══ DATASET EXTRACT ══
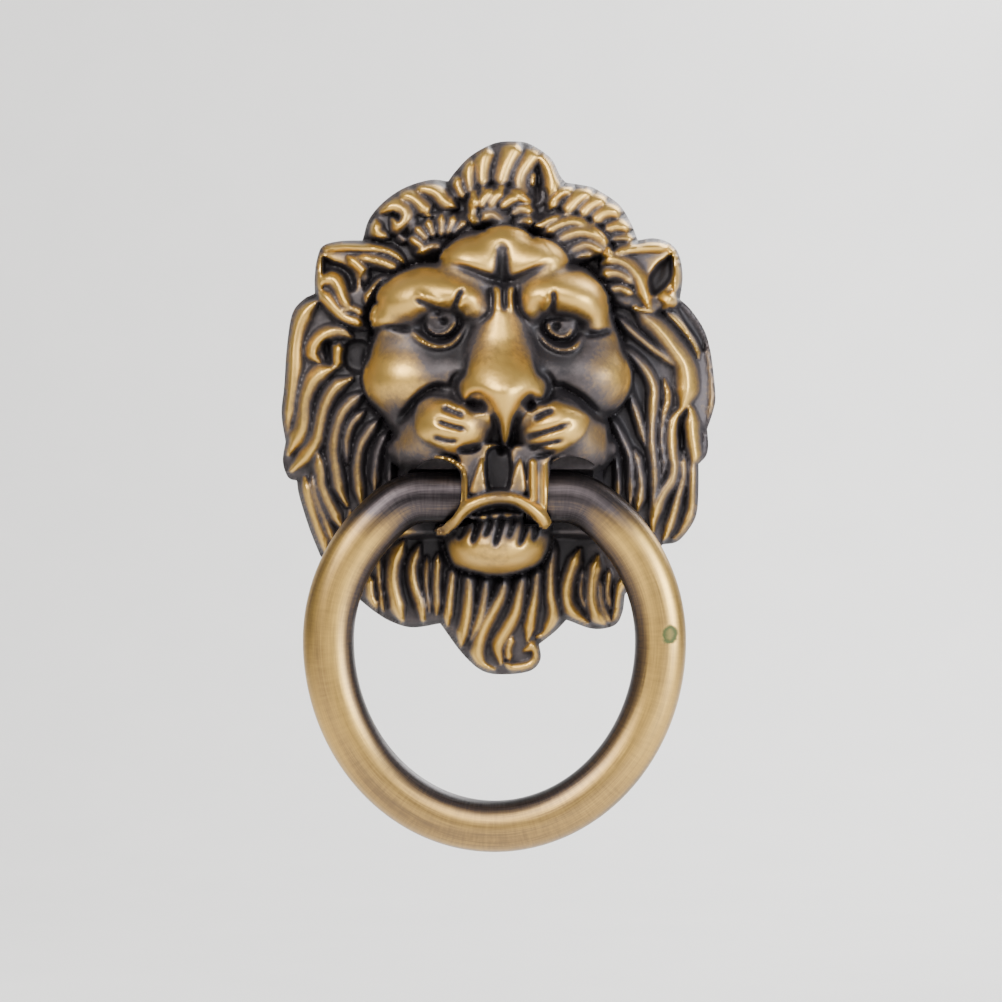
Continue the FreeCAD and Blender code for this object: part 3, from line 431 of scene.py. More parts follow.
# Over the keeper plate the metal stays this thick, with a slope beyond the plate.
PLATE_DROP, PLATE_HALF, PLATE_COVER, PLATE_SLOPE = 13.3, (14.5, 5.6), 8.4, 2.4
RING_ROOM, ARM_START, LEAST_UNDER_RING = 0.5, 8.5, 2.0
INWARD_SWING = radians(9.3)  # a little past the ring's swing towards the door
DRAW_CENTRE = (0.15, -14.15)  # the casting's sides lean towards the line through this point
EDGE_TRIM, WELD = 0.02, 0.02
FRONT_SLACK, WALL_START = 0.35, -0.4  # what counts as carved front, and as side wall
WALL_RUB, BACK_RUB = 0.22, 0.3  # how rubbed the side wall and the back are

# The back of the casting, in millimetres. Half sizes of the two hollows first.
SHALLOW_HOLLOW, DEEP_HOLLOW = (27.8, 5.0, 30.2), (16.5, 12.0, 24.0)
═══
Look over the material above and show each line where "this" appears.

Continue the FreeCAD and Blender code for this object: part 3, from line 431 of scene.py. More parts follow.
# Over the keeper plate the metal stays this thick, with a slope beyond the plate.
DRAW_CENTRE = (0.15, -14.15)  # the casting's sides lean towards the line through this point